If you can, maybe post a picture of your cart so we can see how it's made and get better ideas


----------



## bust'em1 (May 2, 2009)

I flipped my handle over so it curves upward, it works way better this way.


----------



## treehermit (Nov 13, 2011)

Maxtor said:


> If you can, maybe post a picture of your cart so we can see how it's made and get better ideas


This is not it, but the same design. It is an older cart from Cabelas.


----------



## treehermit (Nov 13, 2011)

bust'em1 said:


> I flipped my handle over so it curves upward, it works way better this way.

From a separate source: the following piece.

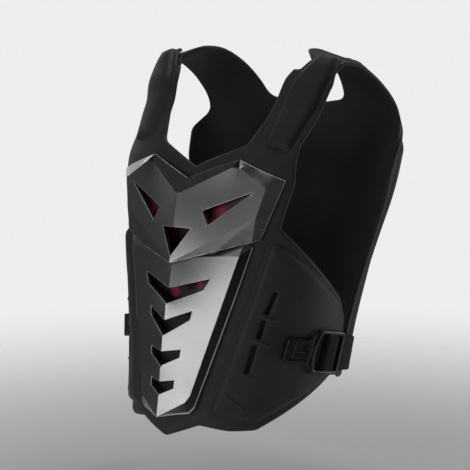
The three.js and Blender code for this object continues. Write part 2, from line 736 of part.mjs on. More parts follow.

That's what I had in mind. My handle doesn't curve, so I was thinking of building a curved attachment that could fold down into the cart when not in use. Figured I could bolt and pin it so it can swivel.


----------



## Maxtor (Jan 7, 2007)

I have pretty much the same cart treehermit except when I bought mine it didn't have the two pieces going from one handle to the other for support. It has them NOW, since I've added them. 
As for the handles, I did the same thing posted in this thread: http://www.archerytalk.com/vb/showthread.php?t=1885076&highlight=deer+cart

Made a world of difference and the cart is easier to pull now with a deer loaded in it


----------



## treehermit (Nov 13, 2011)

Thanks for the link!  That looks like it should work nicely...


----------



## iluvgear1 (May 9, 2011)

recently used a friends cart, never used one before. I am on the look out for a discarded mountain bike. It needs bigger pneumatic tires. That will make it roll much better.


----------



## Dthbyhoyt (Dec 4, 2004)

I added extended handles on my cart this season , made it a heck of alot easier to haul deer out with ...also put mtn bike tires on it and flipped the axle over to give it a little more ground clearence ..


----------



## treehermit (Nov 13, 2011)

Well, this is what I came up with. I liked the looks of the handles above and I thought an extended handle would be better than a curved attachment, if I ever wanted to haul a ladder stand. I will be on the lookout for better wheels/tires too but for now, I think this will work. It gets that lower end off the ground and I can still fold it up to put in the back of my SUV. It is attached in the bottom holes with bolts and lock nuts and with bolts and wing nuts for easy removal in the upper holes. I might have worked with it some more to get it to fold lower but I think it will be fine. Only downside is that it is not balanced with the handle extend now and will tip over. That won't be an issue once loaded though...


----------



## munch (Mar 27, 2005)

bigger wheels may help if you could find them. i built my own from one of those little carts for kids behind a bike. also used a broken pop up sun shand and found ends off an old bbq that nested inside. now i can extend or collapse either end . the thing works great


----------